**Short task**: Copy out all lines in the data below containing the string "that".

**Dataset excerpt**:
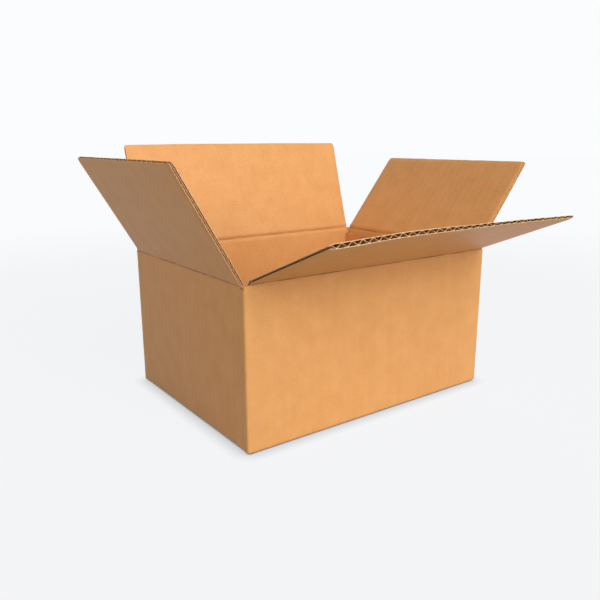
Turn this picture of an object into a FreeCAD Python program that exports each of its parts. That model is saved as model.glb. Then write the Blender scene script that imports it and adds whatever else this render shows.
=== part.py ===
"""Open cardboard box: a regular slotted carton of single-wall corrugated board.

The carton is one slotted and creased sheet. Its four walls, glue tab and glued bottom
flaps are the solid carton_body, and each of the four top flaps is a solid of its own
that turns on the crease at the top of its wall. Millimetres, +Z up. The origin is in
the middle of the base, on the floor. X runs along the long walls, and the front long
wall is on the -Y side.
"""
import FreeCAD, Part
import os
import re

import Sketcher

DRIVING_SIZES = [
    # alias, value, what it is
    ("box_length", 200.0, "outside length of the carton, along X"),
    ("box_width", 150.0, "outside width of the carton, along Y"),
    ("wall_height", 100.0, "height of the wall corners, where the slots end"),
    ("board", 2.8, "thickness of the corrugated board"),
    ("liner", 0.3, "thickness of each facing paper"),
    ("medium", 0.25, "thickness of the fluted paper"),
    ("flute_pitch", 6.5, "distance from one flute to the next"),
    ("crest_contact", 1.1, "width of the glued crest of a flute on a facing"),
    ("channel_crown", 1.7, "width of the rounded crown of a flute channel"),
    ("crown_radius", 1.3, "radius of the crown of a flute channel"),
    ("slot_setback", 3.75, "side of a flap to the carton's corner, half a slot"),
    ("centre_gap", 0.6, "gap between the two long flaps where they meet"),
    ("short_flap", 76.8, "length of the short flaps from their crease"),
    ("lay_clearance", 0.15, "clearance between two flaps that lie on each other"),
    ("crease_gap", 0.2, "clearance on each side of a top crease line"),
    ("crushed_band", 1.5, "board pressed flat between a crease bevel and the flutes"),
    ("corner_radius", 1.5, "outside radius of the upright folded corners"),
    ("bend_radius", 2.0, "outside radius of the bottom folds"),
    ("fold_height", 1.0, "bottom folds of the short walls above the floor"),
    ("tab_width", 22.0, "width of the glue tab from the inside corner"),
    ("tab_board", 2.4, "thickness of the glue tab, pressed by its glue line"),
    ("tab_drop", 0.15, "top of the tab below a closed short flap"),
    ("tab_rise", 1.0, "bottom of the tab above the bottom short flap"),
    ("tab_slant", 1.2, "fall of the tab's ends from its fold to its free edge"),
    ("tab_corner", 3.0, "radius of the tab's free corners"),
    ("seam_mouth", 1.2, "width of the groove where the raw wall edge meets the fold"),
    ("seam_depth", 1.4, "depth of that groove"),
    ("angle_front", 68.4, "lean of the front flap outwards from upright, degrees"),
    ("angle_back", 16.5, "lean of the back flap outwards from upright, degrees"),
    ("angle_left", 29.8, "lean of the left flap outwards from upright, degrees"),
    ("angle_right", 38.4, "lean of the right flap outwards from upright, degrees"),
]
ALIASES = [alias for alias, value, meaning in DRIVING_SIZES]

# Lengths that follow from the driving sizes.
LONG_FLAP = "(box_width - centre_gap) / 2"
LONG_FLAP_SPAN = "(box_length - 2 * slot_setback)"
SHORT_FLAP_SPAN = "(box_width - 2 * slot_setback)"
LAYER = "(board + lay_clearance)"
LONG_CREASE = f"(wall_height + {LAYER} / 2)"
SHORT_CREASE = f"(wall_height - {LAYER} / 2)"
WALL_TOP = f"({LONG_CREASE} - crease_gap)"
TAB_TOP = f"({SHORT_CREASE} - board - tab_drop)"
TAB_BOTTOM = f"({LAYER} + board + tab_rise)"

os.makedirs("parts", exist_ok=True)
doc = FreeCAD.newDocument("open_carton")
sheet = doc.addObject("Spreadsheet::Sheet", "Sizes")
for row, (alias, value, meaning) in enumerate(DRIVING_SIZES, start=1):
    sheet.set(f"A{row}", meaning)
    sheet.set(f"B{row}", str(value))
    sheet.setAlias(f"B{row}", alias)
doc.recompute()


def cells(formula):
    """Return a formula with each size name pointed at its cell of the sheet."""
    return re.sub(r"[a-z_]+", lambda found: cell_name(found.group()), formula)


def cell_name(word):
    """Return the sheet's own name for a size, and any other word as it is."""
    return f"Sizes.{word}" if word in ALIASES else word


def value_of(formula):
    """Work out a formula of sizes as a number, for a sketch's first drawing."""
    return float(sheet.evalExpression(cells(formula)))


def new_body(label):
    """Add a body named after its piece."""
    body = doc.addObject("PartDesign::Body", label)
    body.Label = label
    return body


def origin_feature(body, role):
    """Return one of the body's own origin planes or axes."""
    return next(item for item in body.Origin.OriginFeatures if item.Role == role)


def new_sketch(body, name, role, offset="0"):
    """Add a sketch on an origin plane of the body, moved along the plane's normal."""
    sketch = body.newObject("Sketcher::SketchObject", name)
    sketch.AttachmentSupport = [(origin_feature(body, role), "")]
    sketch.MapMode = "FlatFace"
    sketch.setExpression("AttachmentOffset.Base.z", cells(offset))
    return sketch


def pin_point(sketch, index, end, across, along):
    """Hold one end of a sketch line at two formulas measured from the origin."""
    for kind, formula in (("DistanceX", across), ("DistanceY", along)):
        rule = Sketcher.Constraint(kind, -1, 1, index, end, value_of(formula))
        sketch.setExpression(f"Constraints[{sketch.addConstraint(rule)}]", cells(formula))


def draw_outline(sketch, corners, arc_after=None, arc_radius=None, arc_side=1):
    """Draw a closed outline through the corners, each a pair of formulas.

    The edge that leaves corner number arc_after is an arc of arc_radius, and all the
    others are straight. arc_side is 1 where the arc turns the same way round as the
    corners do when they run anticlockwise, and -1 where it turns the other way.
    """
    points = [FreeCAD.Vector(value_of(u), value_of(v), 0) for u, v in corners]
    first = sketch.GeometryCount
    count = len(corners)
    for number, start in enumerate(points):
        stop = points[(number + 1) % count]
        if number == arc_after:
            edge = arc_between(start, stop, value_of(arc_radius), arc_side)
        else:
            edge = Part.LineSegment(start, stop)
        sketch.addGeometry(edge, False)
    arc_turns_back = arc_after is not None and arc_side < 0
    for number in range(count):
        here = first + number
        onward = first + (number + 1) % count
        # A clockwise arc is stored anticlockwise, so its two ends change places.
        end = 1 if arc_turns_back and number == arc_after else 2
        start = 2 if arc_turns_back and (number + 1) % count == arc_after else 1
        sketch.addConstraint(Sketcher.Constraint("Coincident", here, end, onward, start))
    for number, (across, along) in enumerate(corners):
        start = 2 if arc_turns_back and number == arc_after else 1
        pin_point(sketch, first + number, start, across, along)
    if arc_after is not None:
        rule = Sketcher.Constraint("Radius", first + arc_after, value_of(arc_radius))
        place = sketch.addConstraint(rule)
        sketch.setExpression(f"Constraints[{place}]", cells(arc_radius))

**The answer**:
Turn this picture of an object into a FreeCAD Python program that exports each of its parts. That model is saved as model.glb. Then write the Blender scene script that imports it and adds whatever else this render shows.
that turns on the crease at the top of its wall. Millimetres, +Z up. The origin is in
    ("lay_clearance", 0.15, "clearance between two flaps that lie on each other"),
    ("seam_depth", 1.4, "depth of that groove"),
# Lengths that follow from the driving sizes.
    The edge that leaves corner number arc_after is an arc of arc_radius, and all the